REQUEST:
Write out the whole listing, matching it exactly.

DATA PROVIDED:
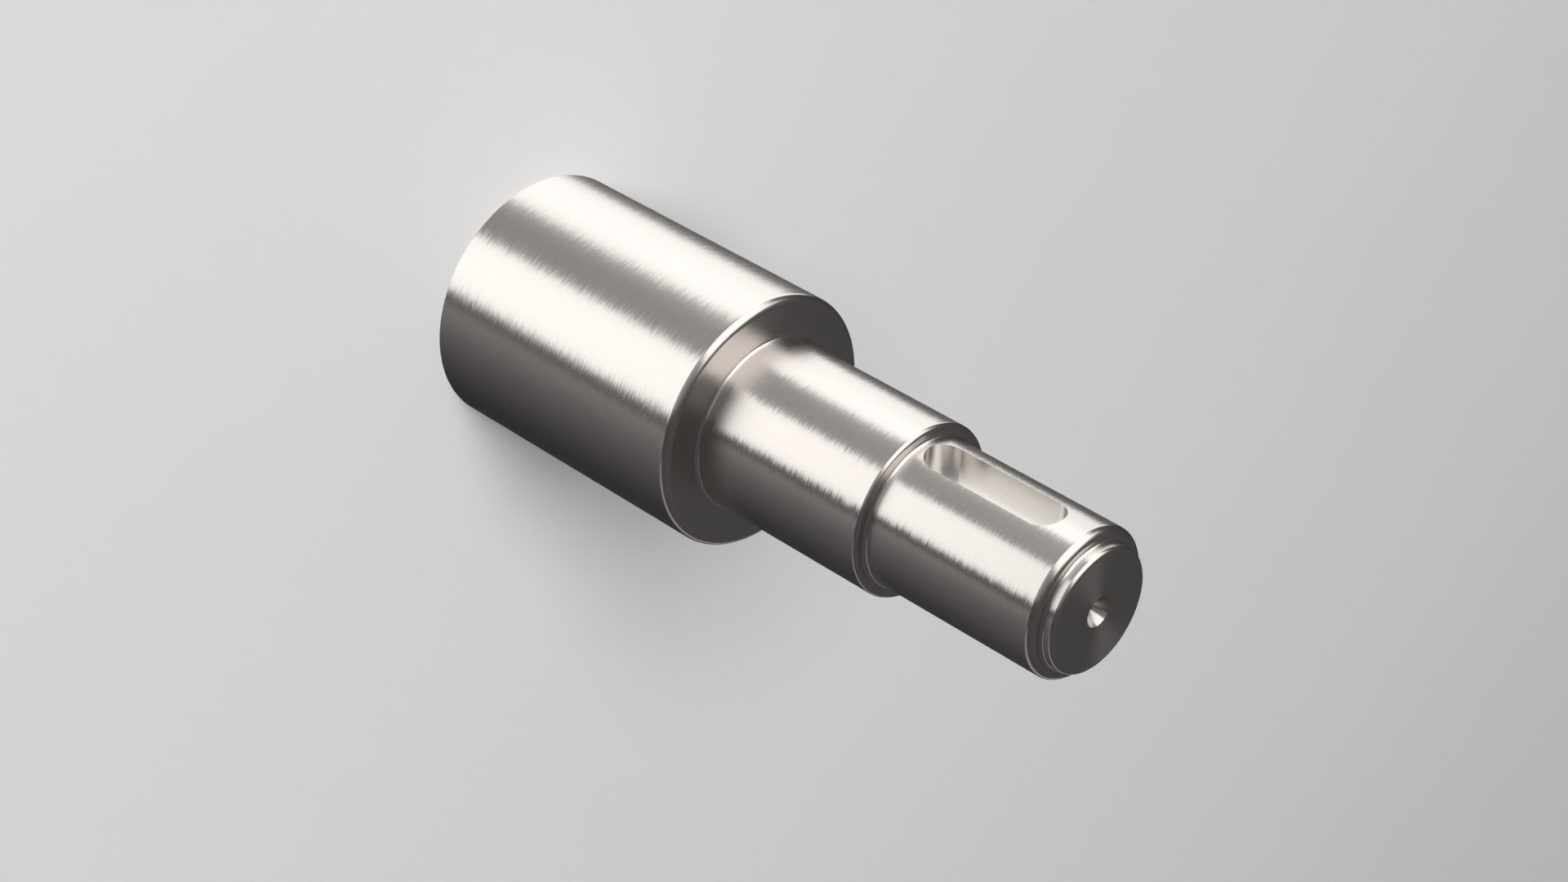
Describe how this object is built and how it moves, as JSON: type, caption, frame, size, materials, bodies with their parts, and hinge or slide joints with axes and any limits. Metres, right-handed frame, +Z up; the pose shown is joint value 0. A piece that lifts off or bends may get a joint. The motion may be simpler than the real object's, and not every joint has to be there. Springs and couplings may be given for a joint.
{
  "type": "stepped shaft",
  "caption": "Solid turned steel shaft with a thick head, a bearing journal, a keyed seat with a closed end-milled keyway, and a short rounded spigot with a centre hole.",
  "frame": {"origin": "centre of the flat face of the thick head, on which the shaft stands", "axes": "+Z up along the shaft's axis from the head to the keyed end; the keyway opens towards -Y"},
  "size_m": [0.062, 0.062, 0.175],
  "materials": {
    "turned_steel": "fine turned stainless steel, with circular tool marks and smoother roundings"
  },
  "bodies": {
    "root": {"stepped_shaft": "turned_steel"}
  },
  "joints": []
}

CORRECT RESULT:
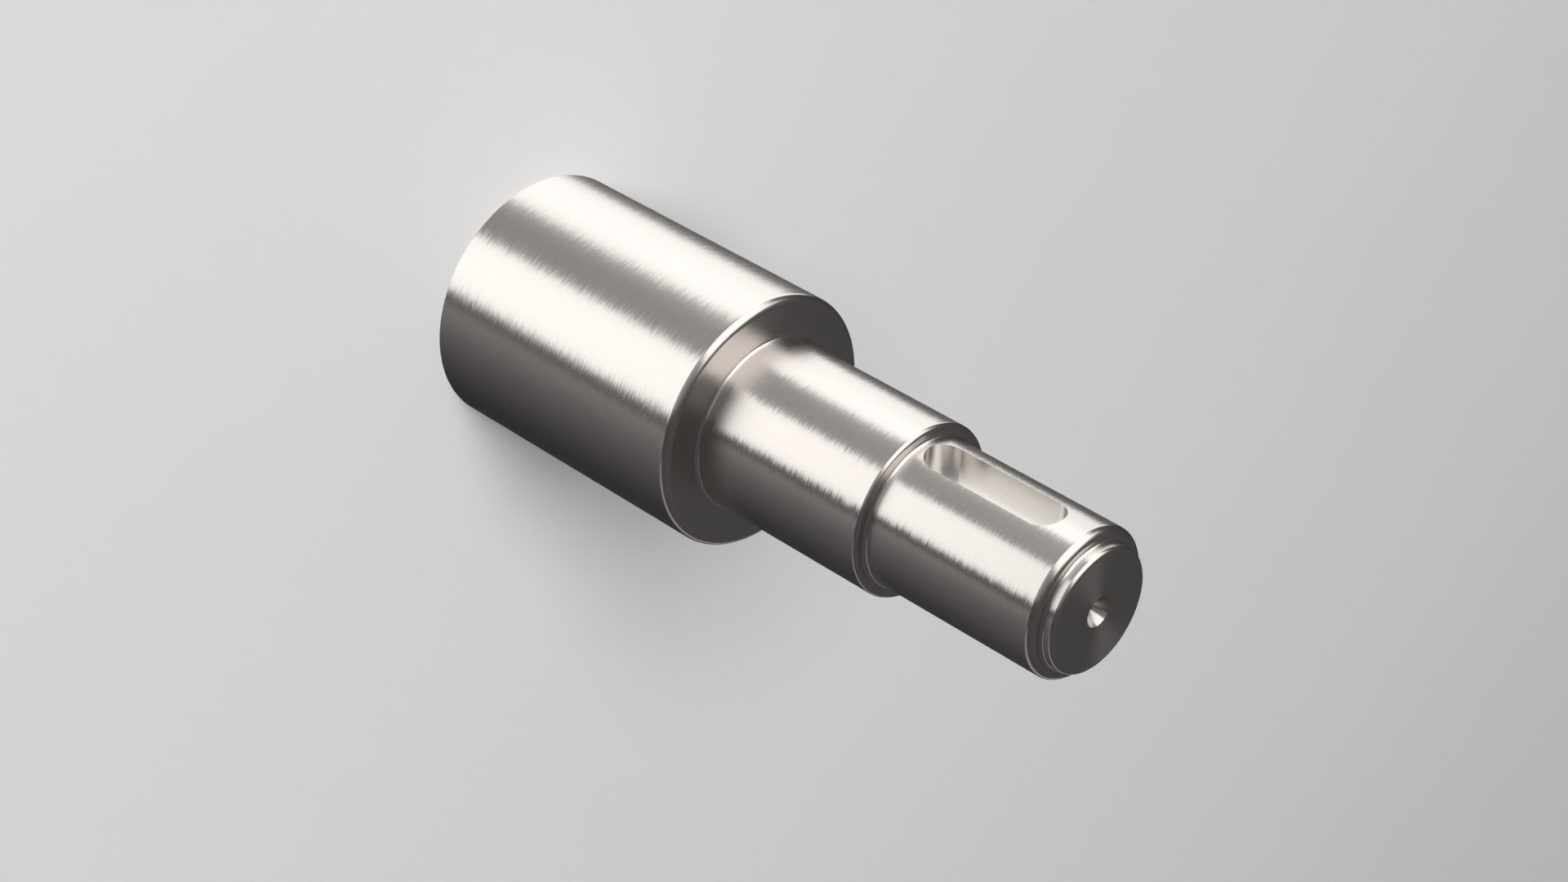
Describe how this object is built and how it moves, as JSON: type, caption, frame, size, materials, bodies with their parts, and hinge or slide joints with axes and any limits. Metres, right-handed frame, +Z up; the pose shown is joint value 0. A piece that lifts off or bends may get a joint. The motion may be simpler than the real object's, and not every joint has to be there. Springs and couplings may be given for a joint.
{
  "type": "stepped shaft",
  "caption": "Solid turned steel shaft with a thick head, a bearing journal, a keyed seat with a closed end-milled keyway, and a short rounded spigot with a centre hole.",
  "frame": {"origin": "centre of the flat face of the thick head, on which the shaft stands", "axes": "+Z up along the shaft's axis from the head to the keyed end; the keyway opens towards -Y"},
  "size_m": [0.062, 0.062, 0.175],
  "materials": {
    "turned_steel": "fine turned stainless steel, with circular tool marks and smoother roundings"
  },
  "bodies": {
    "root": {"stepped_shaft": "turned_steel"}
  },
  "joints": []
}